Scan the entries below for the word "frame". Copy each line that has it.

** START OF TASK MATERIAL **

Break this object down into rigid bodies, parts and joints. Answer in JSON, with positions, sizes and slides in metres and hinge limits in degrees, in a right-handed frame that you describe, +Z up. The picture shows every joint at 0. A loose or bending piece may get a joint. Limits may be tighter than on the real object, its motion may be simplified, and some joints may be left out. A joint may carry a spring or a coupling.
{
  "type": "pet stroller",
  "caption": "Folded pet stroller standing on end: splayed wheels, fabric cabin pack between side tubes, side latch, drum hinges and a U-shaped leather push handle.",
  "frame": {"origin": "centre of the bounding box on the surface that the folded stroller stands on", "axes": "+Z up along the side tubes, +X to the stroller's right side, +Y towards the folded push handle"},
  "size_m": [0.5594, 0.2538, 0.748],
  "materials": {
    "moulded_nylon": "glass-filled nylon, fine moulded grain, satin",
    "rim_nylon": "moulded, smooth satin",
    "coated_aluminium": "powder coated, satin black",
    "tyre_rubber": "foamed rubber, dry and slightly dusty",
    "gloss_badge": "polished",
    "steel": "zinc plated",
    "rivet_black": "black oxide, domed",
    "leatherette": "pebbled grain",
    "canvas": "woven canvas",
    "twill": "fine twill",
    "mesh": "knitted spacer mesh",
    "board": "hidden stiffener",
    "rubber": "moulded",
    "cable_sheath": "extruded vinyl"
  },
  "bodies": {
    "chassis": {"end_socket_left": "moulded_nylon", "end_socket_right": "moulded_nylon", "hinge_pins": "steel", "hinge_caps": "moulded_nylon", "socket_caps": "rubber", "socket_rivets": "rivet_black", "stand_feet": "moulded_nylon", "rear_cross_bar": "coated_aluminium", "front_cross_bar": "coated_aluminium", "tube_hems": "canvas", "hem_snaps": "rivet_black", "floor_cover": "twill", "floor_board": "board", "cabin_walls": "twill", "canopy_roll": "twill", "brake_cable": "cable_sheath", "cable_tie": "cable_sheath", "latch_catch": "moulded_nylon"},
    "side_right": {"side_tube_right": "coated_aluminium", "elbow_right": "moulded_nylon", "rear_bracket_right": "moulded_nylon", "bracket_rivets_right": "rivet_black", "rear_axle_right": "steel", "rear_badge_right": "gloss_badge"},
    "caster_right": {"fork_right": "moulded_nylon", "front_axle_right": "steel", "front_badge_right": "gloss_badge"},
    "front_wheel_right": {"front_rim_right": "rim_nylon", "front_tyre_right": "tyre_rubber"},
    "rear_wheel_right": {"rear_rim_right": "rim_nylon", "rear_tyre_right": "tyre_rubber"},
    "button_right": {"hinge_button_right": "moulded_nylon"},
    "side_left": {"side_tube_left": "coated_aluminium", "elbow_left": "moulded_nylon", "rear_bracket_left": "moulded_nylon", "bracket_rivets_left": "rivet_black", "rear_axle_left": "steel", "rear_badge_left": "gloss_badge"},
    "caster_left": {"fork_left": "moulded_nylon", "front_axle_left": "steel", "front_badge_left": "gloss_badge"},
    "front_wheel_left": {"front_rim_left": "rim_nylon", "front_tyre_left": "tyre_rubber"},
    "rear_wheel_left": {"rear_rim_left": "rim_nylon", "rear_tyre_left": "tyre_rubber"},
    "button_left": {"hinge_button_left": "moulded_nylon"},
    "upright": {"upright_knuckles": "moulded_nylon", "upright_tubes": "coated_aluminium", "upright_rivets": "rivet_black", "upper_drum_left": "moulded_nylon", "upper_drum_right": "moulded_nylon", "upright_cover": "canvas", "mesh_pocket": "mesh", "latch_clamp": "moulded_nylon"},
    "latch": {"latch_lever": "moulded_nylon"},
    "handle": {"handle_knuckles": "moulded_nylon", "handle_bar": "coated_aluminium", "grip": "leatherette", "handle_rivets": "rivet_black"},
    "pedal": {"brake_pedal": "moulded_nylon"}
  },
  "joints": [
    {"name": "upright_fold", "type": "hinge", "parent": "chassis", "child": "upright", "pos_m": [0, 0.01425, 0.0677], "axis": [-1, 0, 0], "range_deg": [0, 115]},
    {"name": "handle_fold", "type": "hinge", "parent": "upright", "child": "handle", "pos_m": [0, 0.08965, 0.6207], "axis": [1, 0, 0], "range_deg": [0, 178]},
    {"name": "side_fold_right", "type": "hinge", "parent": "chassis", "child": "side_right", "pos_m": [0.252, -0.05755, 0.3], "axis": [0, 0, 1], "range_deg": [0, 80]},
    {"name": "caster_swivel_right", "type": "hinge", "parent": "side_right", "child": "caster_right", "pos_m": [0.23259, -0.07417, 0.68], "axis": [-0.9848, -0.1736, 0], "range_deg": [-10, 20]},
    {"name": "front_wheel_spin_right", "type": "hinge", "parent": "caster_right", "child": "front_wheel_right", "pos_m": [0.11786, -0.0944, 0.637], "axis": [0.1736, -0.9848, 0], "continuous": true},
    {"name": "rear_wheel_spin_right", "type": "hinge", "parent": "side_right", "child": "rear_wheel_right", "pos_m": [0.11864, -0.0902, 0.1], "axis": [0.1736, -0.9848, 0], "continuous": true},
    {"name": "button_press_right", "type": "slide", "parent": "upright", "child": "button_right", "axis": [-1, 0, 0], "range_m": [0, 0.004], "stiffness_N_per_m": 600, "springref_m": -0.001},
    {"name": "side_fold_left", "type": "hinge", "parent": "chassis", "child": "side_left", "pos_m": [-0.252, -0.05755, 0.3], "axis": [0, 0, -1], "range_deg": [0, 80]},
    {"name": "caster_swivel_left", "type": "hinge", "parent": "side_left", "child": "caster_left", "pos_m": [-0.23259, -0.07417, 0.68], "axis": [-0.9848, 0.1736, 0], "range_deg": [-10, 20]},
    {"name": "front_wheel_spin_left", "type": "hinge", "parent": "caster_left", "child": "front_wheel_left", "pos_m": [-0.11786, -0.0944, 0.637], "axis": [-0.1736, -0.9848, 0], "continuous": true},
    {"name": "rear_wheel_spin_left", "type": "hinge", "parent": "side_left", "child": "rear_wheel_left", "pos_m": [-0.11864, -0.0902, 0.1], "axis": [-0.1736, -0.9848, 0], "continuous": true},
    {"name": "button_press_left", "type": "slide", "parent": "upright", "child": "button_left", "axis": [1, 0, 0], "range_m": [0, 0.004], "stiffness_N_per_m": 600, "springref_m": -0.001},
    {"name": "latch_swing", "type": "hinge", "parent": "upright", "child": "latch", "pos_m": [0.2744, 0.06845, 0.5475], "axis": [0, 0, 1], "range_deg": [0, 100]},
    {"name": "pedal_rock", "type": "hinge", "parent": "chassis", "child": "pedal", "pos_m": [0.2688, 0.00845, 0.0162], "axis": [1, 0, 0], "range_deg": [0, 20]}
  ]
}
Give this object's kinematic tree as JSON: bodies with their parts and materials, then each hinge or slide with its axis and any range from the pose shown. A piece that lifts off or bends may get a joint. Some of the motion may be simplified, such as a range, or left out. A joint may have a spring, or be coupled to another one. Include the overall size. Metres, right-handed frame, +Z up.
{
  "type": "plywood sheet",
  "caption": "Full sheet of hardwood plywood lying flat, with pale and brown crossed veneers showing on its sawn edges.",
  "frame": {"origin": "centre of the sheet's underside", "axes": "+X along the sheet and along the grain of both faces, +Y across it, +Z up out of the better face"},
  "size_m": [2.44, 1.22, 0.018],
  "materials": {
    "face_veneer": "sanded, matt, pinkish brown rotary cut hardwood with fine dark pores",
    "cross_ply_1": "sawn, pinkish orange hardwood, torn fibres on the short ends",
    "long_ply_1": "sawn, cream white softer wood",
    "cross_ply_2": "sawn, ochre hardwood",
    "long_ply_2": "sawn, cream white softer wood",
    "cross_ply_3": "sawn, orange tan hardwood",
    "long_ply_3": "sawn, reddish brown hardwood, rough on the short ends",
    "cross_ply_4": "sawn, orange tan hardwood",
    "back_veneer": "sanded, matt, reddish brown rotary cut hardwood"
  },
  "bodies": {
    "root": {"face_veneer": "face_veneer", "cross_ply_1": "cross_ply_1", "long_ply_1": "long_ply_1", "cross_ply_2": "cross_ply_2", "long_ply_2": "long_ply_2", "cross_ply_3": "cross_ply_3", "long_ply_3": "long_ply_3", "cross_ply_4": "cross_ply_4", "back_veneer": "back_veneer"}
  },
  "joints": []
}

** END OF TASK MATERIAL **

→ **FULL OUTPUT**
Break this object down into rigid bodies, parts and joints. Answer in JSON, with positions, sizes and slides in metres and hinge limits in degrees, in a right-handed frame that you describe, +Z up. The picture shows every joint at 0. A loose or bending piece may get a joint. Limits may be tighter than on the real object, its motion may be simplified, and some joints may be left out. A joint may carry a spring or a coupling.
  "frame": {"origin": "centre of the bounding box on the surface that the folded stroller stands on", "axes": "+Z up along the side tubes, +X to the stroller's right side, +Y towards the folded push handle"},
Give this object's kinematic tree as JSON: bodies with their parts and materials, then each hinge or slide with its axis and any range from the pose shown. A piece that lifts off or bends may get a joint. Some of the motion may be simplified, such as a range, or left out. A joint may have a spring, or be coupled to another one. Include the overall size. Metres, right-handed frame, +Z up.
  "frame": {"origin": "centre of the sheet's underside", "axes": "+X along the sheet and along the grain of both faces, +Y across it, +Z up out of the better face"},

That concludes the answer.